The Abbey of Sacromonte is one of the most important monuments of the city, both historically and religiously. Located on Mount Valparaiso, the abbey plays a big role in the celebration of important moments in the festivals calendar of the city, like the pilgrimage on the first weekend of February in honor of the city’s patron, San Cecilio, or the Cristo de los gitanos procession, the most famous of the Holy Week of Granada. In the entire building, we can find the Holy Caves, the seminar, lead books and relics of the disciples of the apostle Santiago (Saint Jacques). It also offers sumptuous views of the Alhambra, the Albaicín, on the river Darro and the picturesque neighborhood of Sacromonte.
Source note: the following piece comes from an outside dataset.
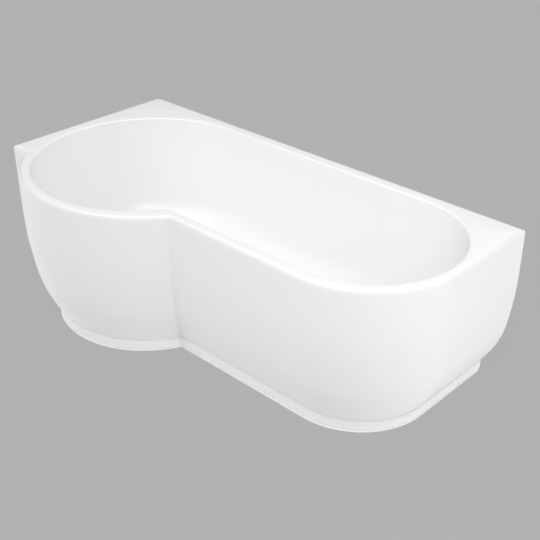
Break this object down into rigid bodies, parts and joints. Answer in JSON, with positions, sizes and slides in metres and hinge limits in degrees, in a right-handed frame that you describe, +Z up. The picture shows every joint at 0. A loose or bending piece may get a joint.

If you visit the Albaicín (which I’m sure you will), do not hesitate to “push” your walk a little further and you will quickly discover this unique place!

During your visit of Sacromonte, why not enjoying a short hike along the nearby hill? It is the fact of having seen people climbing a winding path to the top that has motivated me. Just know that depending of your level of fitness, the hike can take upon 2 good hours, some places are quite steep and the path is sometimes difficult to follow. What’s your reward then? Incredible views of Sacromonte and part of Granada, beautiful orange dirt roads and olive trees as far as the eyes can see, the whole set having the Sierra Nevada has a stunning background… What a picture, what a show!

And we end this pretty ballad with a view of the Alhambra, most likely the main reason for your visit to Granada, am I wrong? For my part, I look forward to return to this wonderful city. Maybe would I then be able to provide you with a more complete article, who knows!